Abstract:
In this paper we present concrete collision and preimage attacks on a large class of compression function constructions making two calls to the underlying ideal primitives. The complexity of the collision attack is above the theoretical lower bound for constructions of this type, but below the birthday complexity; the complexity of the preimage attack, however, is equal to the theoretical lower bound.

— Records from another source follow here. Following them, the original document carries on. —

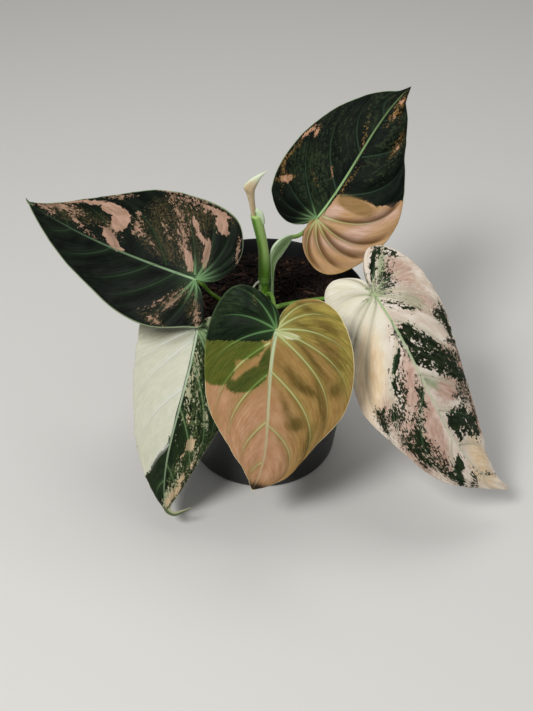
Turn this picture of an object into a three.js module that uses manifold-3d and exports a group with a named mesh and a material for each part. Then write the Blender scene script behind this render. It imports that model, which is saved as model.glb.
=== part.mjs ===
// A potted philodendron with five velvety heart-shaped leaves, marbled cream, salmon and near-black green.
// Millimetres, +Z up. The origin is the centre of the pot's flat underside. The viewer stands on the -Y side.

import * as THREE from 'three';
import { mergeVertices } from 'three/addons/utils/BufferGeometryUtils.js';
import Module from 'manifold-3d';

const wasm = await Module();
wasm.setup();

// Driving dimensions
const POT_HEIGHT = 110;
const POT_RIM_RADIUS = 60;
const POT_BASE_RADIUS = 45;
const POT_WALL = 1.4;
const RIM_BAND_HEIGHT = 9;
const RIM_BAND_STEP = 1.6;
const DRAIN_HOLES = 6;
const DRAIN_HOLE_RADIUS = 4;
const DRAIN_RING_RADIUS = 30;
const MIX_TOP = 101.5;
const MIX_RELIEF = 1.5;
const STEM_RADIUS = 3.1;
const STEM_FOOT = [1, -10, 80];
const STEM_NODE = [1.2, -10, 131];
const BLADE_THICKNESS = 0.8;
const PETIOLE_RADIUS = 1.25;
const GAP = 0.3;

// Mesh fineness
const POT_SIDES = 56;
const BLADE_STEPS_ALONG = 32;
const BLADE_STEPS_ACROSS = 4;
const TUBE_SIDES = 10;

// How a blade is built up
const VEINS_PER_HALF = 8;
const LOBE_BEND_LENGTH = 30;
const BLADE_HALF_WIDTH = 45;
const VEIN_LEAD = 8;
const VEIN_SWEEP = 1.6;
const VEIN_ARCH = 0.12;

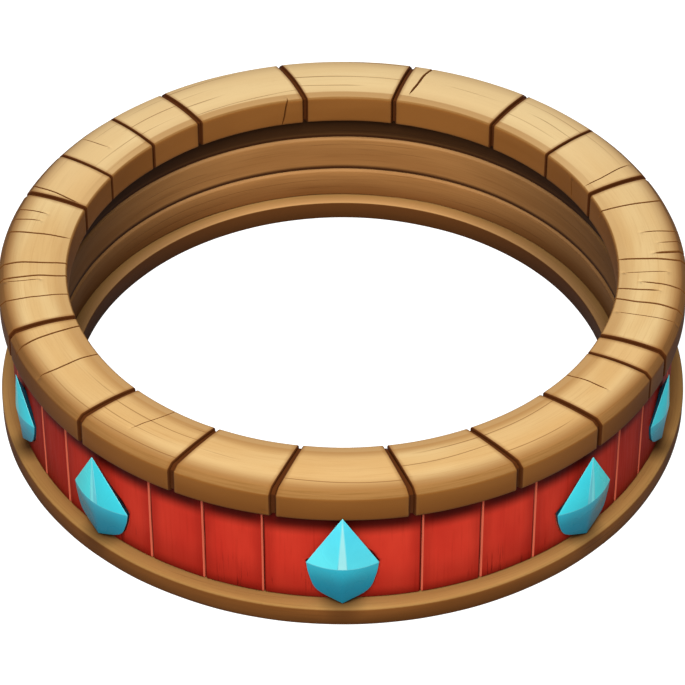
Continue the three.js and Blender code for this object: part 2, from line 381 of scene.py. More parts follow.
def swept_piece(
    node, span, outline, material, rounding, across_of, inset_of, cracks=(), lap=None, turn_of=None,
):
    """A piece bent around the ring, with rounded ends, cracks and perhaps a lap at its end.

    Turn_of(share, radius) is how far a point turns about the axis, for ends that lean.
    """
    start, end = span
    normals = outline_normals(outline)
    radius = sum(point.x for point in outline) / len(outline)
    seed = start * 3.7
    stations = swept_stations(start, end, radius, rounding, cracks, seed)
    if lap:
        lap_end, depth = lap
        stations += [Station(lambda _, angle=angle: angle, inset=depth) for angle in (end, lap_end)]
    ends_to_front = [angle for angle, side in ((start, 1), (end, -1)) if side * math.sin(angle) > 0]
    vertices = []
    values = {"edge_mm": [], "front_edge_mm": [], "crack": []}
    for station in stations:
        for point, normal in zip(outline, normals):
            across = across_of(point)
            angle = station.angle(across)
            groove = 0.0
            if station.crack:
                groove = station.floor * crack_strength(station.crack, across)
            depth = groove * (station.crack["depth"] if station.crack else 0.0)
            pull = station.inset * inset_of(point) + depth
            pull -= surface_wave(at(angle, point.x, point.y), seed) * inset_of(point)
            place = point - normal * pull
            turn = turn_of((angle - start) / (end - start), place.x) if turn_of else 0.0
            vertices.append(at(angle + turn, place.x, place.y))
            values["edge_mm"].append(min(angle - start, end - angle) * point.x / MM)
            to_front = min((abs(angle - edge) for edge in ends_to_front), default=1.0)
            values["front_edge_mm"].append(to_front * point.x / MM)
            values["crack"].append(groove)
    count = len(outline)
    total = len(vertices)
    faces = [tuple(range(count)), tuple(range(total - 1, total - count - 1, -1))]
    faces += band_faces(len(stations), count, closed=False)
    values["tone"] = [noise.noise(Vector((seed * 5, 0.5, 0.5))) + 0.5] * total
    values["seed"] = [seed] * total
    piece = new_piece(node, "_shaped", vertices, faces, material, values)
    piece.data.set_sharp_from_angle(angle=SHARP_ANGLE)
    return piece


# ---- Node trees ----

SHEEN = 0.35                    # strength of the wood's reflections, tinted by the wood
PAINT_SHEEN = 0.15
BUMP_DEPTH = 0.3 * MM
DEEP_SHADE = (42, 19, 8)              # display colour of painted deep shade, in the darkest corners


def linear(value):
    share = value / 255
    return share / 12.92 if share <= 0.04045 else ((share + 0.055) / 1.055) ** 2.4


def colour(red, green, blue):
    """A colour from 0 to 255 display values, as the shaders need it."""
    return (linear(red), linear(green), linear(blue), 1.0)


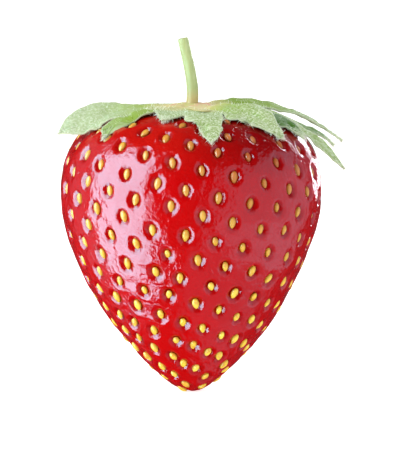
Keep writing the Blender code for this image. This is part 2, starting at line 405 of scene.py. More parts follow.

We also present undesirable properties of some of Stam’s compression functions proposed at CRYPTO ’08. We show that when one of the n-bit to n-bit components of the proposed $2n$-bit to $n$-bit compression function is replaced by a fixed-key cipher in the Davies-Meyer mode, the complexity of finding a preimage would be $2^{n/3}$. We also show that the complexity of finding a collision in a variant of the $3n$-bits to $2n$-bits scheme with its output truncated to $3n/2$ bits is $2^{n/2}$. The complexity of our preimage attack on this hash function is about 2^{n}. Finally, we present a collision attack on a variant of the proposed $m+s$-bit to $s$-bit scheme, truncated to $s-1$ bits, with a complexity of O(1). However, none of our results compromise Stam’s security claims.
Keywords: Cryptographic hash functions, Information-theoretic security, Permutation-based hash functions.